For organisations with more sophisticated needs, platforms that combine issue tracking with contract management within a single system eliminate the integration challenge entirely. The issue is created in context of the contract, and the aggregation happens automatically.

Using the Connection

Having linked data is only valuable if you use it. Several practices turn data into action.

Contract review meetings should include issue metrics. When you review supplier contracts—whether for performance management or renewal planning—the issue history should be on the table. What has happened operationally should inform commercial decisions.

Escalation triggers can include issue thresholds. If a supplier exceeds a certain number of issues in a period, automatic escalation brings attention before problems compound. The system watches so people don't have to.

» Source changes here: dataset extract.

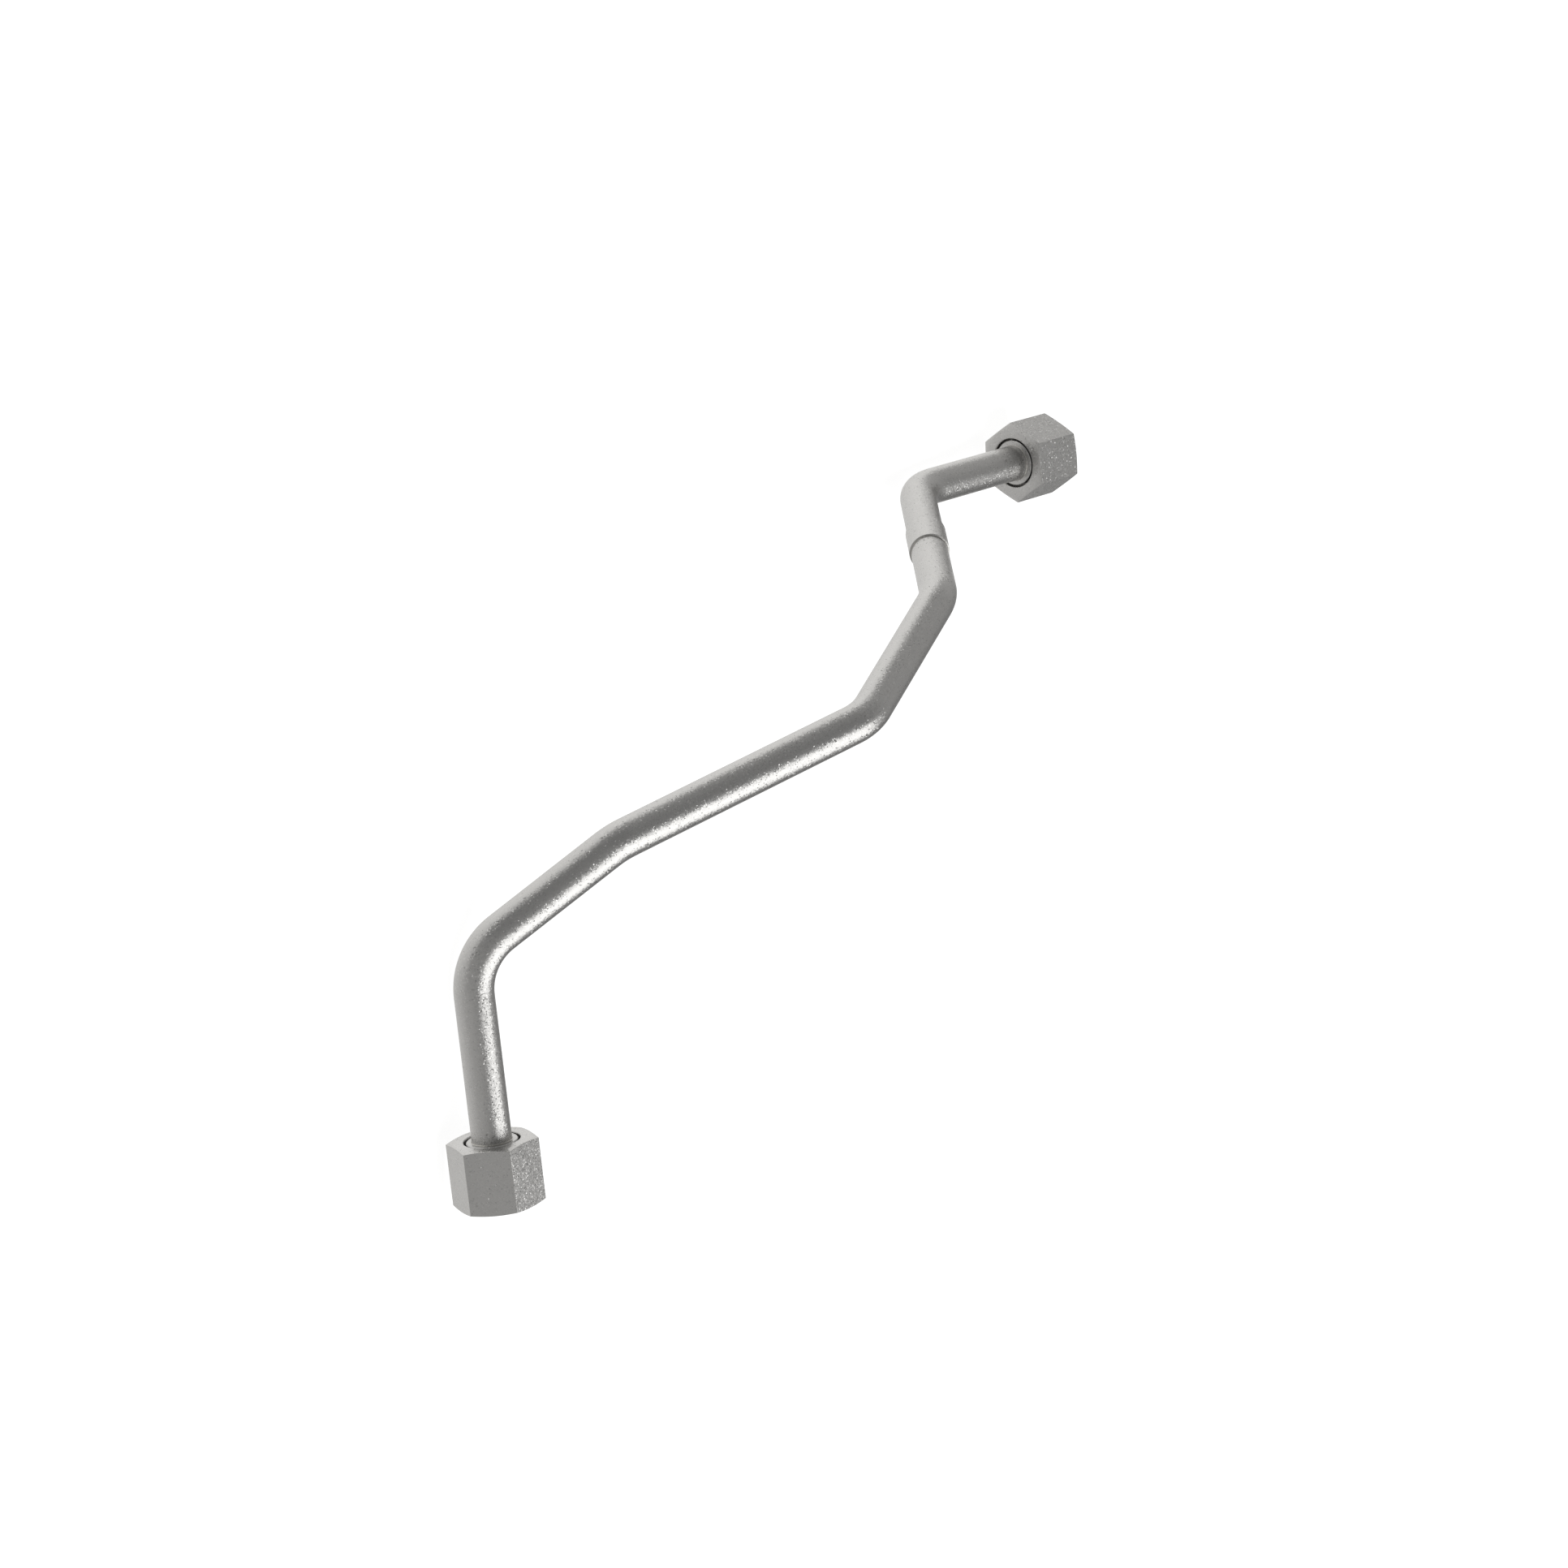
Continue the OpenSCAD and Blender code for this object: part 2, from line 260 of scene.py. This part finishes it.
def turned(name, profile):
    """A closed ring with that outline of (height, radius) in millimetres, as from a lathe."""
    mesh = bpy.data.meshes.new(name)
    count = len(profile)
    angles = [2 * math.pi * k / ROUND_SIDES for k in range(ROUND_SIDES)]
    points = [(r * MM * math.cos(a), r * MM * math.sin(a), z * MM) for a in angles for z, r in profile]
    faces = [(k * count + j, k * count + (j + 1) % count,
              (k + 1) % ROUND_SIDES * count + (j + 1) % count, (k + 1) % ROUND_SIDES * count + j)
             for k in range(ROUND_SIDES) for j in range(count)]
    mesh.from_pydata(points, [], faces)
    made = bpy.data.objects.new(name, mesh)
    bpy.context.scene.collection.objects.link(made)
    return made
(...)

Renewal decisions should be evidence-based. No contract renewal without review of the issue history. This simple discipline prevents renewing contracts with problematic suppliers simply because nobody remembered the problems.

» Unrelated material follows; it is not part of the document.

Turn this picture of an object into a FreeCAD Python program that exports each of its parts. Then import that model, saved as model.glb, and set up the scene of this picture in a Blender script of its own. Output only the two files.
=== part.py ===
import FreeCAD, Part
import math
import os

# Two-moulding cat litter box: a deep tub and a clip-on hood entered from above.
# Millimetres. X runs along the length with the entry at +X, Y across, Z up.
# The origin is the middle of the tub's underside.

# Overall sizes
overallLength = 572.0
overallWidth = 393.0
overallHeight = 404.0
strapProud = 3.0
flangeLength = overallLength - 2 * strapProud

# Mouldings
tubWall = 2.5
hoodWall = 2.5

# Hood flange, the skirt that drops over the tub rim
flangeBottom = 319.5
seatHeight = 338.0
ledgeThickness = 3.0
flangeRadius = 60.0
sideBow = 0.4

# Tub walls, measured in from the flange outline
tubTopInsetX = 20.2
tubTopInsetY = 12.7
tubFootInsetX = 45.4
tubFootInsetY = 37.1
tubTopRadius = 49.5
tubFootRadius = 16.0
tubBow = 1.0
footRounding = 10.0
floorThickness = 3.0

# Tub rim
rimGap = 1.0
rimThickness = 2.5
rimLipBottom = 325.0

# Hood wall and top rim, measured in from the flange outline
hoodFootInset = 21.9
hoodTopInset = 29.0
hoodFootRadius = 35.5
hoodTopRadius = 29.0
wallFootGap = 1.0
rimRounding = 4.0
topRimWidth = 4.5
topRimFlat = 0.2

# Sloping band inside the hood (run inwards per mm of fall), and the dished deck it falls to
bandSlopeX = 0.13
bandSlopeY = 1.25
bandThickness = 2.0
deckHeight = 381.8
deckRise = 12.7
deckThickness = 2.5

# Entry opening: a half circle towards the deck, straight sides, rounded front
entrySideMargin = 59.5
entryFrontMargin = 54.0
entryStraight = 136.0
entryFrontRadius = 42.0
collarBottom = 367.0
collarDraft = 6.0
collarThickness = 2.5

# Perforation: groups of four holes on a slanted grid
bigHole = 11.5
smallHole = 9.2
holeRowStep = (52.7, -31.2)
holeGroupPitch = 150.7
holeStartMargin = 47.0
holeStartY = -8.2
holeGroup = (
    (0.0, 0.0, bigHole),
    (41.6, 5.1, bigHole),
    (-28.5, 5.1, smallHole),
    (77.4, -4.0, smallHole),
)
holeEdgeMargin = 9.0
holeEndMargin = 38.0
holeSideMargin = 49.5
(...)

Supplier development plans should address issue patterns. If certain issues recur, they should be explicitly addressed in improvement plans with the supplier. The data identifies what needs to improve; the plan specifies how.

The Bigger Picture

Linking issues to contracts is ultimately about treating supplier management as an integrated whole rather than separate silos. Operations, contracts, relationships, performance—these aren't independent domains but interconnected aspects of the same supplier partnerships.

When the connections are visible, management becomes more effective. Decisions are informed by complete pictures rather than partial views. Evidence accumulates to support action. The organisation learns from experience rather than repeating problems.

The investment required is modest—some fields in forms, some discipline in data entry, some reports that aggregate across records. The return is substantial: commercial leverage, dispute resolution, operational improvement, and strategic insight. The link between issues and contracts turns operational noise into strategic intelligence.